_What the task asks_:
Return, unaltered, every line from the beginning of the material below up to and including the one with "for node in".

======== Information supplied

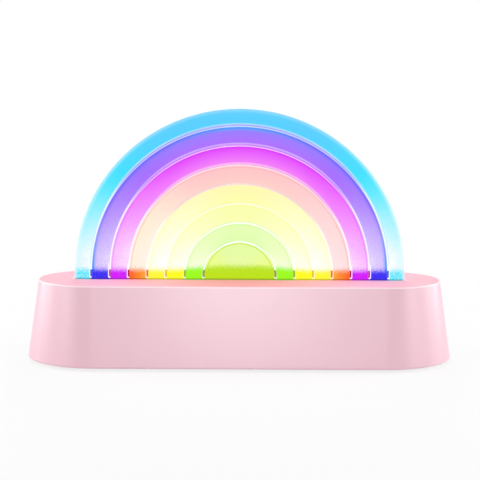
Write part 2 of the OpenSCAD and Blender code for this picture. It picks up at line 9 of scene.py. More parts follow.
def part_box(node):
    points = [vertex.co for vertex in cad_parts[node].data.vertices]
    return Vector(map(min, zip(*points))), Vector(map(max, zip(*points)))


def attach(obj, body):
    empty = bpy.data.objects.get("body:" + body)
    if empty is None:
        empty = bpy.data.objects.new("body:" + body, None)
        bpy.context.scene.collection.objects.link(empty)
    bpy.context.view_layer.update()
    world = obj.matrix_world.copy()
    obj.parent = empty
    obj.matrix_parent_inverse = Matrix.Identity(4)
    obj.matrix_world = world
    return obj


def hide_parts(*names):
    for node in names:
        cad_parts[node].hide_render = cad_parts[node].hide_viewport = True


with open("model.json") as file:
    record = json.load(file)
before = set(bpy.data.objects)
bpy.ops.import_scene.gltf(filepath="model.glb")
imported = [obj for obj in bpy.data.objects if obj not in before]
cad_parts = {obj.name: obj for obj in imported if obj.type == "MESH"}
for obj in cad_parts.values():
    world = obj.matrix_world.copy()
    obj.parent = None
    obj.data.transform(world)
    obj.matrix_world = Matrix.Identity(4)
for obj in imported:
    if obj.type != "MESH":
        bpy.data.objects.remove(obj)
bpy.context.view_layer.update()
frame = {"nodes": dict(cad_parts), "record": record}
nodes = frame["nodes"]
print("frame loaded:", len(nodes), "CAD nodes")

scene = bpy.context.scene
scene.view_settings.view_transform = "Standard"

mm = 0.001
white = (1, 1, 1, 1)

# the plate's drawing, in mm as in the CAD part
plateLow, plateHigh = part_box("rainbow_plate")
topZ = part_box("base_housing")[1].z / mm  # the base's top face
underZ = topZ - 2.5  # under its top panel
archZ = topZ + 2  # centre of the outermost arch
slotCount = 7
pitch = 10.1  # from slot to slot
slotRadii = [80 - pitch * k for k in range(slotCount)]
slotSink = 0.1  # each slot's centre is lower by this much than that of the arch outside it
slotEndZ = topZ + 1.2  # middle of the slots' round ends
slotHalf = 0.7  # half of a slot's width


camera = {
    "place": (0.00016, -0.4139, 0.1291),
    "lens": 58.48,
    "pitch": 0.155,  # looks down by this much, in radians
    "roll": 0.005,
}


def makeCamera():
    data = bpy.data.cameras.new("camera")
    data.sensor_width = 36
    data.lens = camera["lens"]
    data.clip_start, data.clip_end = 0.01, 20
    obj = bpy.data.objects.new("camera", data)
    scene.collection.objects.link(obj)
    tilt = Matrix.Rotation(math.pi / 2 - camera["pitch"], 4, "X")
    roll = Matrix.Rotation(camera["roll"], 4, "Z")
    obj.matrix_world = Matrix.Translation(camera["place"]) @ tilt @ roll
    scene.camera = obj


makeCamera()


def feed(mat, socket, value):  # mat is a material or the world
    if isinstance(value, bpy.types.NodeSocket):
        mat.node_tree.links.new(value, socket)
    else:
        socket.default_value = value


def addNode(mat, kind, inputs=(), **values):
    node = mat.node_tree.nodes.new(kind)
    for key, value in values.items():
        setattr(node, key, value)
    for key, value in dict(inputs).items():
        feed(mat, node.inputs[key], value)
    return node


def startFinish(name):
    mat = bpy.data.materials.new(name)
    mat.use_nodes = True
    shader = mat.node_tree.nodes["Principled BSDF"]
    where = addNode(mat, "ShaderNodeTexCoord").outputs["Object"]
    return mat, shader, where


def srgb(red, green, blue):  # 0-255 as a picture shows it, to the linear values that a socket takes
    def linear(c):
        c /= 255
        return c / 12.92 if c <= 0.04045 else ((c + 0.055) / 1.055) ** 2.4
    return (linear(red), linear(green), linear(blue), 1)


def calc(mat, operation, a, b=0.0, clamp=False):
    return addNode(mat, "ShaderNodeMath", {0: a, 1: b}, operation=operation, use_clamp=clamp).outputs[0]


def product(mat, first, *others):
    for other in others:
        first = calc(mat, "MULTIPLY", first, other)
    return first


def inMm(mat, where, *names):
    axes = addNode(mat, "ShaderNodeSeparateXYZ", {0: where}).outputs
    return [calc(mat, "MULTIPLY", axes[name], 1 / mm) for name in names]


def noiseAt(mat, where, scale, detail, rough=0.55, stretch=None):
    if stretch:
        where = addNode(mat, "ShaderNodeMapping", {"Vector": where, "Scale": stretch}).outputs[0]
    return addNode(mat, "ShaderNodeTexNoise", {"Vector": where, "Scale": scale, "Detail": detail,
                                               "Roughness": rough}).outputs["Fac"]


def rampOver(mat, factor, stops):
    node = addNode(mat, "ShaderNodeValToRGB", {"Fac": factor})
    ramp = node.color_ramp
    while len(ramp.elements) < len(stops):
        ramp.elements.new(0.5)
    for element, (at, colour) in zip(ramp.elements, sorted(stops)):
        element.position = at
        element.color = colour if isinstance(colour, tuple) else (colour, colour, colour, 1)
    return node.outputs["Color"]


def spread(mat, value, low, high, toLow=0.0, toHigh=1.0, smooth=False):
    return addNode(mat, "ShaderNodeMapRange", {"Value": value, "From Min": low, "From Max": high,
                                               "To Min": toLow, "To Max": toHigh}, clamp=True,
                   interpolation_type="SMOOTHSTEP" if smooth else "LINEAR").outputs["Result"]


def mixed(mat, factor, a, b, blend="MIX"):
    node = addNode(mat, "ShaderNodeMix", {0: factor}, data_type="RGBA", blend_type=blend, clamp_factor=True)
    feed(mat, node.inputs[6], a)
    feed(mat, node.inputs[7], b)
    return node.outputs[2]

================

_Exercise answer_:
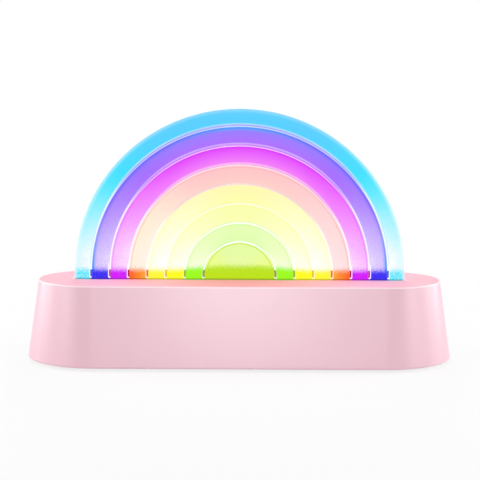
Write part 2 of the OpenSCAD and Blender code for this picture. It picks up at line 9 of scene.py. More parts follow.
def part_box(node):
    points = [vertex.co for vertex in cad_parts[node].data.vertices]
    return Vector(map(min, zip(*points))), Vector(map(max, zip(*points)))


def attach(obj, body):
    empty = bpy.data.objects.get("body:" + body)
    if empty is None:
        empty = bpy.data.objects.new("body:" + body, None)
        bpy.context.scene.collection.objects.link(empty)
    bpy.context.view_layer.update()
    world = obj.matrix_world.copy()
    obj.parent = empty
    obj.matrix_parent_inverse = Matrix.Identity(4)
    obj.matrix_world = world
    return obj


def hide_parts(*names):
    for node in names:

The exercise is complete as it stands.